With two onboarding cohorts in 2025, STEP’s alumni base will exceed 1,900 educators. But numbers alone do not guarantee transformation. Sustained impact requires institutionalization, alumni becoming mentors, reform advocates, and trainers for their peers.
The current four-month virtual mentorship provides a bridge from theory to practice, but education experts note that longer-term follow-up and cross-cohort networks could help lock in gains. Seplat’s challenge will be scaling equitably, ensuring that rural and digitally disadvantaged teachers are not left behind. While the company mitigates some of these barriers with hardware and mobile data, future expansion may need localised training hubs and state co-funding models to keep participation inclusive.
As the 2025 cohort transitions into the mentorship phase, their tablets, leadership toolkits, and STEAM project plans become instruments of gradual but meaningful change. STEP repositions teaching from a daily grind into a vocation with agency, creativity, and prestige.
If the programme’s 650 newest members carry these approaches back to their classrooms, and if they in turn mentor colleagues, this could catalyse a sustained shift in how education is delivered in Edo, Delta, and potentially beyond.
Nigeria’s education system still faces enormous structural challenges. But STEP’s growing footprint suggests that when teacher training is intensive, well-supported, and professionally validating, it can spark ripple effects that touch not just students but whole communities. In a country striving to achieve quality, inclusive education for all, such ripples could become waves.

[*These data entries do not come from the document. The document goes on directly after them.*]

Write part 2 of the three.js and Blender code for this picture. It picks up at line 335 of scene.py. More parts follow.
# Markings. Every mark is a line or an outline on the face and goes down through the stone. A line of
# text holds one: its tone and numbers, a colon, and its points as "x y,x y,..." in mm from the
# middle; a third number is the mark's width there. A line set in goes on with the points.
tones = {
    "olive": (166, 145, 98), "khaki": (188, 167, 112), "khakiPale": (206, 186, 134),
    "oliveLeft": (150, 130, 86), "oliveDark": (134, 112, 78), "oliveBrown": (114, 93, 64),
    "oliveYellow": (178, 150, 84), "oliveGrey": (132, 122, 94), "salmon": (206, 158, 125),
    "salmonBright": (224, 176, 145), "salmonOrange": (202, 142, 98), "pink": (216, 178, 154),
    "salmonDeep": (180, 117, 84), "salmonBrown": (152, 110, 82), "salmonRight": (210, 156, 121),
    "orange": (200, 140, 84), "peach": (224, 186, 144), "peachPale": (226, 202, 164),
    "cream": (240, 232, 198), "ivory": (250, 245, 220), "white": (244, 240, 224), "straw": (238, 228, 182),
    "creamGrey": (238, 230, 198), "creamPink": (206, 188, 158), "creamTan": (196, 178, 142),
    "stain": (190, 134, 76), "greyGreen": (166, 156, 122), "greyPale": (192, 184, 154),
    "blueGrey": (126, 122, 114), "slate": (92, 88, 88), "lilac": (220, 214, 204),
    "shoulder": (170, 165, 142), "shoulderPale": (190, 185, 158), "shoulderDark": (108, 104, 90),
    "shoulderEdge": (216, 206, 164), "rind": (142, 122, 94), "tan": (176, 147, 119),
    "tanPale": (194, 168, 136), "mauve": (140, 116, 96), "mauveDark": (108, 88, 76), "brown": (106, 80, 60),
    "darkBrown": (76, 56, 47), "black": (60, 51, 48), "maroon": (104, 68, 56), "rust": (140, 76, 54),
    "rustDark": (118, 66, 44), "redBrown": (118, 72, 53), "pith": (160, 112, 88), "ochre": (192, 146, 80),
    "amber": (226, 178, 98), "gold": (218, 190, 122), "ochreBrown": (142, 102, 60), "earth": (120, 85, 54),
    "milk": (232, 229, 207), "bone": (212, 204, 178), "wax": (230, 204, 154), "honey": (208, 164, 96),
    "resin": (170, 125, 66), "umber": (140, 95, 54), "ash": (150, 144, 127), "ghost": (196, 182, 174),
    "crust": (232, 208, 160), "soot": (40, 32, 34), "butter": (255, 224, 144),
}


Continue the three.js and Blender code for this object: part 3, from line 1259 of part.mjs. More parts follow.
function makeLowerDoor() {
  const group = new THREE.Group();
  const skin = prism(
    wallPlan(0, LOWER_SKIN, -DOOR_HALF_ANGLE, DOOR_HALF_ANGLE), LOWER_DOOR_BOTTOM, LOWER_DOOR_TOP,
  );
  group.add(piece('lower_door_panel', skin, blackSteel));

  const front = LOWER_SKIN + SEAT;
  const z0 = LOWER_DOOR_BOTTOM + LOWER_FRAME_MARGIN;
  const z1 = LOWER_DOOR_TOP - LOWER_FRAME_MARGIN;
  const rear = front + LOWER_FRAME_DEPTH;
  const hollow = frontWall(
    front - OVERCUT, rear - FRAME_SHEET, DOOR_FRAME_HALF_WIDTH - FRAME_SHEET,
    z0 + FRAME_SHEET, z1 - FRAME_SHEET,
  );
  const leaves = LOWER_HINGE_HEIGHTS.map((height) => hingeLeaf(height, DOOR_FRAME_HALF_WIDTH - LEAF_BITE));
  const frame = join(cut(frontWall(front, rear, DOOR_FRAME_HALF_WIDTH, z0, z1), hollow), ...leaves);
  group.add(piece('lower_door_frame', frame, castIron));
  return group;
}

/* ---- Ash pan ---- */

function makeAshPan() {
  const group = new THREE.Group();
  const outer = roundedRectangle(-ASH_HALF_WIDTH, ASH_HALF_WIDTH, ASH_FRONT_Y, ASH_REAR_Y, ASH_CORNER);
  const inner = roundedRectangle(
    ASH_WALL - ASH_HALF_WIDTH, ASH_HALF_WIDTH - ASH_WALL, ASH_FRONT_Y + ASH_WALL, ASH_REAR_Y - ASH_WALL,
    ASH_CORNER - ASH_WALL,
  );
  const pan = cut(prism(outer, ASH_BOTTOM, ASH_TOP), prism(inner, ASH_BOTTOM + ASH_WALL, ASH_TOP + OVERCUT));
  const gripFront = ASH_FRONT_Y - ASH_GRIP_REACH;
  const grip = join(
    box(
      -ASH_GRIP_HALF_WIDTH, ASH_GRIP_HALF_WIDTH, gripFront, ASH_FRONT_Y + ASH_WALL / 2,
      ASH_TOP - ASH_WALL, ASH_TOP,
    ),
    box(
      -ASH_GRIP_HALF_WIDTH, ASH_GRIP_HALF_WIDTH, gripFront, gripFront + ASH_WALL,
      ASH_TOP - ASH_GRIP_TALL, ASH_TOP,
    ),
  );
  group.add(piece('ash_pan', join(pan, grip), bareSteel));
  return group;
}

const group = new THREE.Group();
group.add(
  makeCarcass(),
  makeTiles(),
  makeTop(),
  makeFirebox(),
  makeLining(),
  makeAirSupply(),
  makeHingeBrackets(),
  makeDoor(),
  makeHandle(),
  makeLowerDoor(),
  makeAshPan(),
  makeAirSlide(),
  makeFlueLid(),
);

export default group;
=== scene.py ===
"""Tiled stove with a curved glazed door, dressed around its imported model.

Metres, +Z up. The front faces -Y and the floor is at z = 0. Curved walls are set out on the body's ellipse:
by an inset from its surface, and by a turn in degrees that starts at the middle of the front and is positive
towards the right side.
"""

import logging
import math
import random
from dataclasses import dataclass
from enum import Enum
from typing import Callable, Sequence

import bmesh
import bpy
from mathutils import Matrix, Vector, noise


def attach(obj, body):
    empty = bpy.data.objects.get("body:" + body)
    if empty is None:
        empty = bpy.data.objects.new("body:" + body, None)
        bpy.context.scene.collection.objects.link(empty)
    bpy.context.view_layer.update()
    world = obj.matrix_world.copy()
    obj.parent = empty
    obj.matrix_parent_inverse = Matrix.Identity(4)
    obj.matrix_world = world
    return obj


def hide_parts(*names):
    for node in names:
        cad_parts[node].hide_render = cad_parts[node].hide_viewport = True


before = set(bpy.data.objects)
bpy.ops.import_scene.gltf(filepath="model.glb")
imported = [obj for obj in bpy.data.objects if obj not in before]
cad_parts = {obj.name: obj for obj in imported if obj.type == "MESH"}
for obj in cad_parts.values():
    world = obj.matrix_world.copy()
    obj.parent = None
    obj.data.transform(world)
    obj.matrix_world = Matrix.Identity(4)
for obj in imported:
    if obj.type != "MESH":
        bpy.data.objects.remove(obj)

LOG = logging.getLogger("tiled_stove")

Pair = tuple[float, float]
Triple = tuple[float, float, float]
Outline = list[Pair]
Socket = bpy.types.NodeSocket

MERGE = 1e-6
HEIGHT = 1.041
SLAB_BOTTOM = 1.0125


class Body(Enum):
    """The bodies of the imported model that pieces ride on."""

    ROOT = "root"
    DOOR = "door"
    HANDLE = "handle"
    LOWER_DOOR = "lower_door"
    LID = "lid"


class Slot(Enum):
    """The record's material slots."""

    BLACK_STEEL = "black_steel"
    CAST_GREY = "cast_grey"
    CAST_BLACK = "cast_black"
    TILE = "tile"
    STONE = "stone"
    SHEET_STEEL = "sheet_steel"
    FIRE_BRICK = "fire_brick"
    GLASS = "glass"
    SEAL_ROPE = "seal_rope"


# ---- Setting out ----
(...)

Beyond classroom practice, STEP alumni are influencing school culture and community engagement. By integrating STEAM projects with local problem-solving, they position schools as hubs of innovation. This not only strengthens student learning outcomes but also fosters partnerships with parents, local businesses, and civic groups, further embedding the idea that education can be a driver of community development.